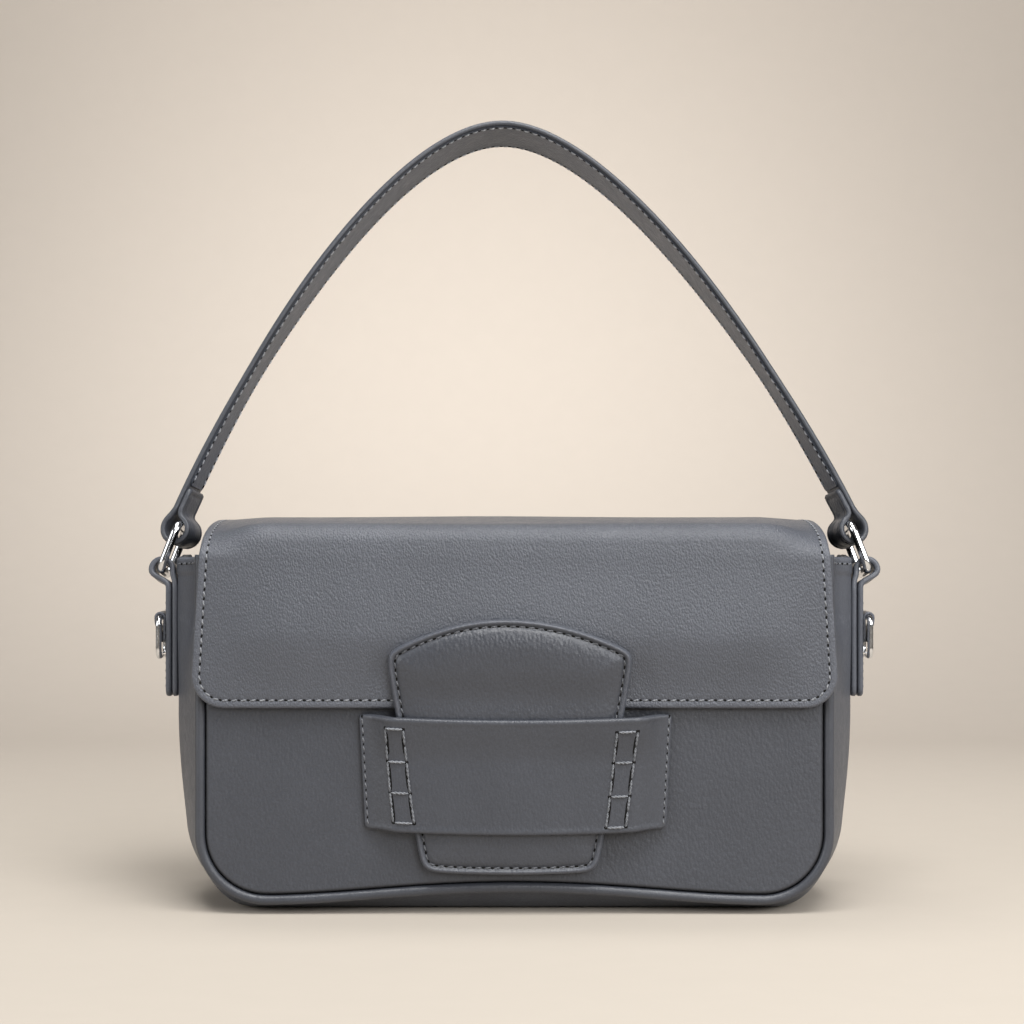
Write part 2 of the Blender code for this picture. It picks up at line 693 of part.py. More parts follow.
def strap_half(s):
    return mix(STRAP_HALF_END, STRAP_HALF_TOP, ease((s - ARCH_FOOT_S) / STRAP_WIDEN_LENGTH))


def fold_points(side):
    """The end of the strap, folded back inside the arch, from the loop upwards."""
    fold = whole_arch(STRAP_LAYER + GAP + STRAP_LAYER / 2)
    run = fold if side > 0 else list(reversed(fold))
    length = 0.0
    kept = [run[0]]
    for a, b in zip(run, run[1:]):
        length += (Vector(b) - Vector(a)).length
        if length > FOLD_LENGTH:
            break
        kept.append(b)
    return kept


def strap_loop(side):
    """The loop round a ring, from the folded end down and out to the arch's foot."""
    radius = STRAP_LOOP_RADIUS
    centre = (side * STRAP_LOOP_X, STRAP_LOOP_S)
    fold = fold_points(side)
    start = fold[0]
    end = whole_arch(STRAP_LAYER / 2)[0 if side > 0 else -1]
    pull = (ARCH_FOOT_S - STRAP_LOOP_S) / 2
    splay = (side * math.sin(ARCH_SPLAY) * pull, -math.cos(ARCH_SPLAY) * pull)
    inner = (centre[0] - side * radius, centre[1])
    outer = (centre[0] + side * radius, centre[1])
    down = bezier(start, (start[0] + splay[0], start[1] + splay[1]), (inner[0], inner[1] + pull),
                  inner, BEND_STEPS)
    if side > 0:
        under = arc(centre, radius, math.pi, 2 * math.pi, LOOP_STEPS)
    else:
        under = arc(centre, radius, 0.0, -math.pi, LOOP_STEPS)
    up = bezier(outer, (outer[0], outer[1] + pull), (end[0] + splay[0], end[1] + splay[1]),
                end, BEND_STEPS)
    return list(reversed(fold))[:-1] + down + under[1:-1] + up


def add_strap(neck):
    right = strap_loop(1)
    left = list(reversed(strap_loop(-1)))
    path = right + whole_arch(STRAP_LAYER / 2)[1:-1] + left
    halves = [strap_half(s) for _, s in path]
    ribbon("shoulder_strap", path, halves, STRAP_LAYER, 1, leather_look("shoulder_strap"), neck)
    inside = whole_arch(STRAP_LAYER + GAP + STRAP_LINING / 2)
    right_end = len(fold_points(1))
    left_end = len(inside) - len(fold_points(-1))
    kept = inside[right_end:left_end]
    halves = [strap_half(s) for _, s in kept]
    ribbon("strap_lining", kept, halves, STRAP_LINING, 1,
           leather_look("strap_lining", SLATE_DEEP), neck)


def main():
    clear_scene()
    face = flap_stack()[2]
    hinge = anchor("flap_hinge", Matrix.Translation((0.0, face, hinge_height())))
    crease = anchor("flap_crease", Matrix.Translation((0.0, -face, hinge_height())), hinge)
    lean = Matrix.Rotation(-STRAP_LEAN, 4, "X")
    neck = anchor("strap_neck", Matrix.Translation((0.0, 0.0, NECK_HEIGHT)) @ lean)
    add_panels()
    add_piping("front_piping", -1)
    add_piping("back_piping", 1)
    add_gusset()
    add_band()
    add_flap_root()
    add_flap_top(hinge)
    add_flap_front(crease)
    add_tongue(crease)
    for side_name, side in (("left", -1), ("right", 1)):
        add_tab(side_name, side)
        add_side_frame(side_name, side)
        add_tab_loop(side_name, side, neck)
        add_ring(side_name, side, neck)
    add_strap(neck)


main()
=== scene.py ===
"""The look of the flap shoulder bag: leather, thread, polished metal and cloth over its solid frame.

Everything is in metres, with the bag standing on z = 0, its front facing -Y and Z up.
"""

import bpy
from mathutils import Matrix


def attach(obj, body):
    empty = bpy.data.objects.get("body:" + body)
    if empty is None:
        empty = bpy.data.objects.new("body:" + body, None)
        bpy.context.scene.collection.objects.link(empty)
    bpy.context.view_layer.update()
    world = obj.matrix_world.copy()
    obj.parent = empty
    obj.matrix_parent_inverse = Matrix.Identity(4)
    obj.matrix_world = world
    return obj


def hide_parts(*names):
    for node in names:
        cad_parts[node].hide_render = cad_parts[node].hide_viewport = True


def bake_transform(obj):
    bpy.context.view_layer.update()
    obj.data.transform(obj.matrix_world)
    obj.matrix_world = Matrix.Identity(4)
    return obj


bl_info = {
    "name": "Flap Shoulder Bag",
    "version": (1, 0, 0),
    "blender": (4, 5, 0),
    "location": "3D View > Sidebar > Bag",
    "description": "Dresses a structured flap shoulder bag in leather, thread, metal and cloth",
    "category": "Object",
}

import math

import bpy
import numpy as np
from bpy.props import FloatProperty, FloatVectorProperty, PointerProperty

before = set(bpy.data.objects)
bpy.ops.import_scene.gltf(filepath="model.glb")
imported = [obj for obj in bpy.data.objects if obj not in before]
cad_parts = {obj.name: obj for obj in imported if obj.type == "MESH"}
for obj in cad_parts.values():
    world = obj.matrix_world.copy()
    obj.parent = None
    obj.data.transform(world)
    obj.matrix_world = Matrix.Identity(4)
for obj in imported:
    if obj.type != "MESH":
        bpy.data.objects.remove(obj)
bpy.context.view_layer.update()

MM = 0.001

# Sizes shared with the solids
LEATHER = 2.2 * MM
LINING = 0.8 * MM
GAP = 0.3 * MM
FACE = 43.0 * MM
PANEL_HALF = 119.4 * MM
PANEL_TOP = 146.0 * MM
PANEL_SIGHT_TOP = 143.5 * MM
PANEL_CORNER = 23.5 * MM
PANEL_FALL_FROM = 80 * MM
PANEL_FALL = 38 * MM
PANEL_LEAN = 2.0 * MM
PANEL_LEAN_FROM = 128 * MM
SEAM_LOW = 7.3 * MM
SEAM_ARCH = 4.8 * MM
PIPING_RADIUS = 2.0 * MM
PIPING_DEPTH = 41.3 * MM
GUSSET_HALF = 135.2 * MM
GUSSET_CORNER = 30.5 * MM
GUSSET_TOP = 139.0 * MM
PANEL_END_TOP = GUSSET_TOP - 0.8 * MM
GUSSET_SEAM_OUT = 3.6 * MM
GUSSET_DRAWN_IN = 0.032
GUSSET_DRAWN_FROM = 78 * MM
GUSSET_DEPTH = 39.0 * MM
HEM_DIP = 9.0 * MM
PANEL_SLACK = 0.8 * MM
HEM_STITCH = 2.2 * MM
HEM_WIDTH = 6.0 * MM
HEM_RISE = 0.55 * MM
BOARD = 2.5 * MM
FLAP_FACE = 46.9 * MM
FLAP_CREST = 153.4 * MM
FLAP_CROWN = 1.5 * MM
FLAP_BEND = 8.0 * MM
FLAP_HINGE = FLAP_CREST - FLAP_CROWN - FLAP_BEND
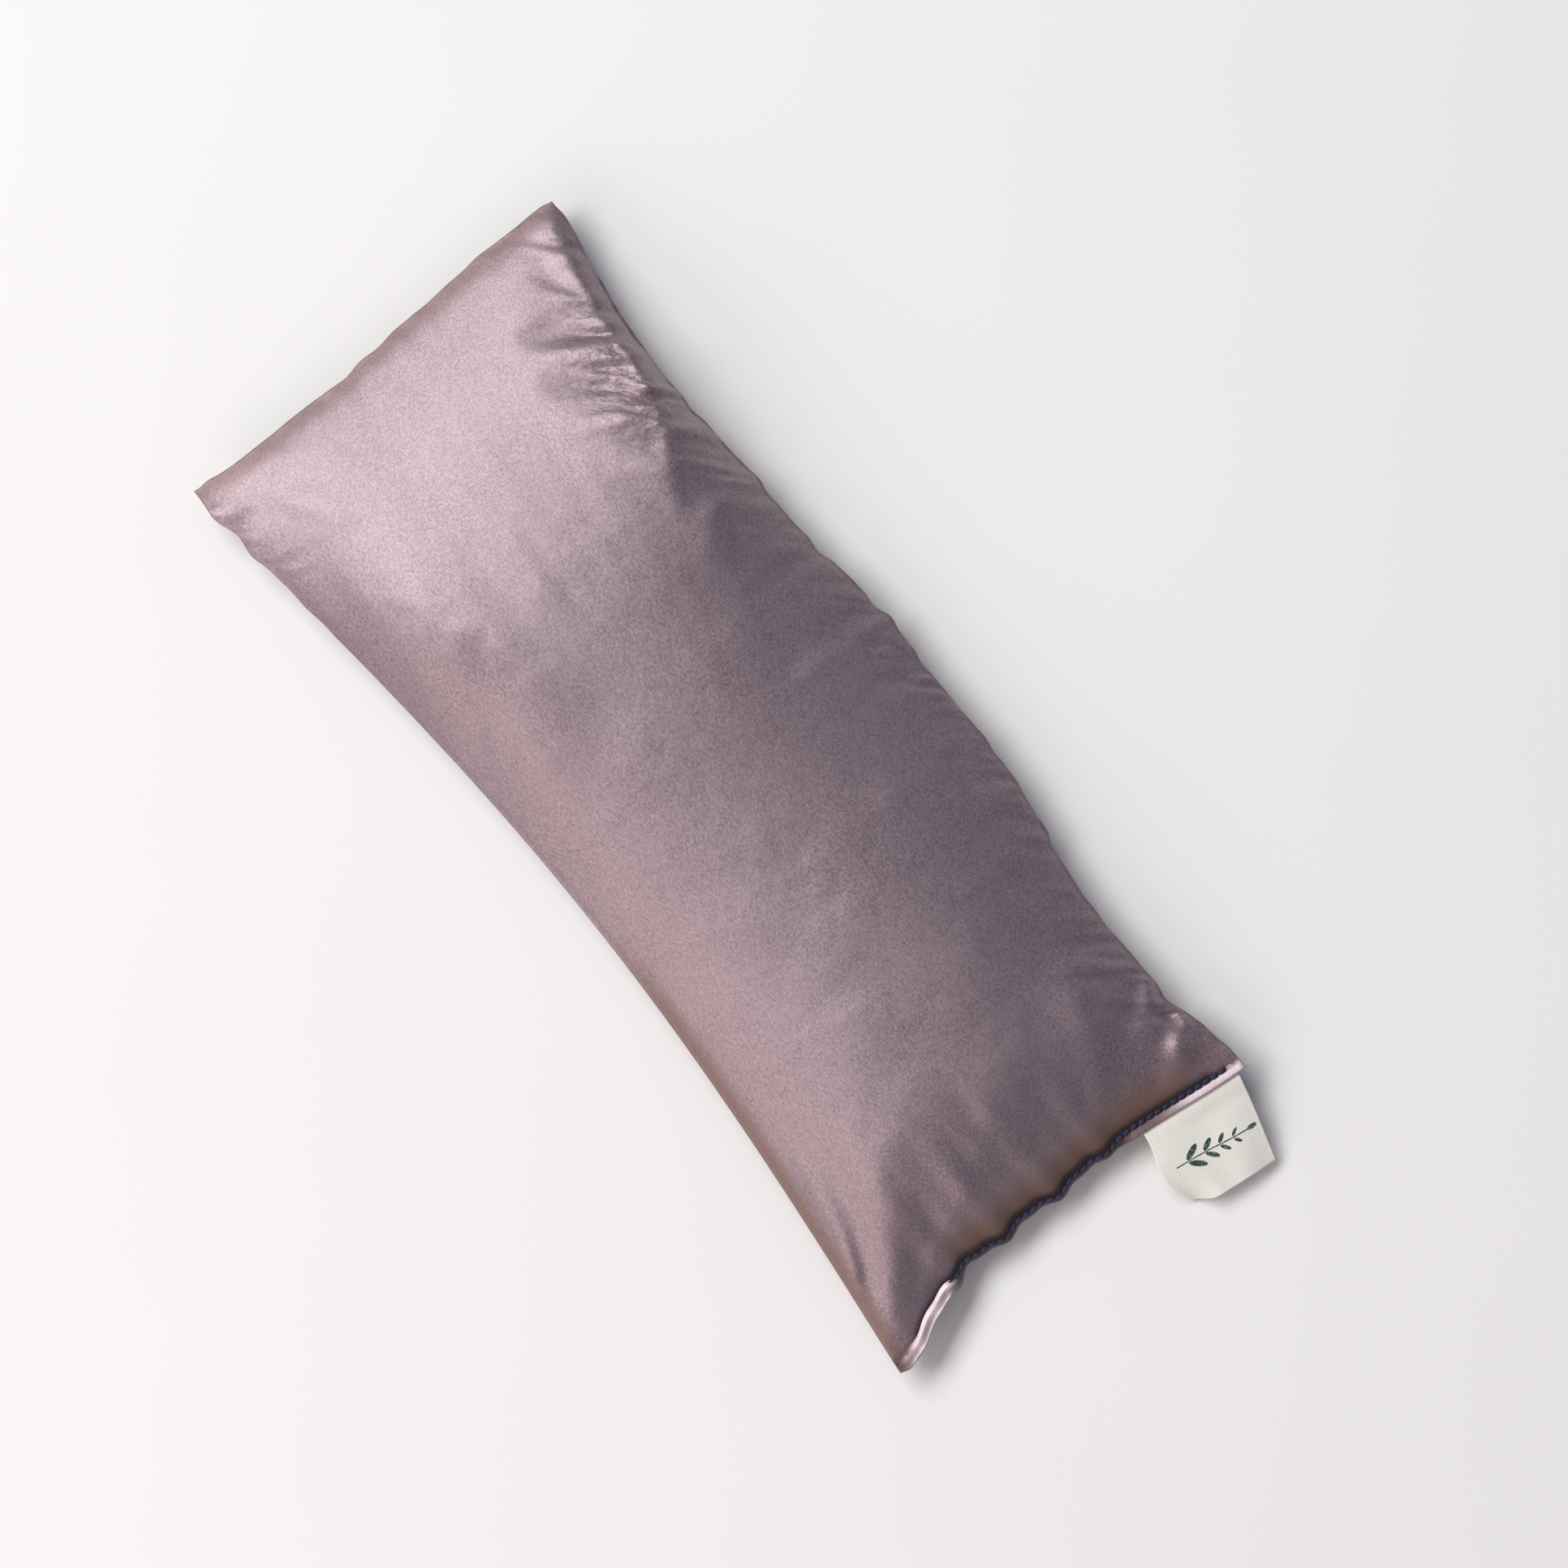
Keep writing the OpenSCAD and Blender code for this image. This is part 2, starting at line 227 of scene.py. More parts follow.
####
Transcribe the lines above from the one with "add_panels()" through the one with "obj.matrix_parent_inverse = Matrix.Identity(4)". Include both ends and leave out every other line.

FULL OUTPUT =>
    add_panels()
    add_piping("front_piping", -1)
    add_piping("back_piping", 1)
    add_gusset()
    add_band()
    add_flap_root()
    add_flap_top(hinge)
    add_flap_front(crease)
    add_tongue(crease)
    for side_name, side in (("left", -1), ("right", 1)):
        add_tab(side_name, side)
        add_side_frame(side_name, side)
        add_tab_loop(side_name, side, neck)
        add_ring(side_name, side, neck)
    add_strap(neck)


main()
=== scene.py ===
"""The look of the flap shoulder bag: leather, thread, polished metal and cloth over its solid frame.

Everything is in metres, with the bag standing on z = 0, its front facing -Y and Z up.
"""

import bpy
from mathutils import Matrix


def attach(obj, body):
    empty = bpy.data.objects.get("body:" + body)
    if empty is None:
        empty = bpy.data.objects.new("body:" + body, None)
        bpy.context.scene.collection.objects.link(empty)
    bpy.context.view_layer.update()
    world = obj.matrix_world.copy()
    obj.parent = empty
    obj.matrix_parent_inverse = Matrix.Identity(4)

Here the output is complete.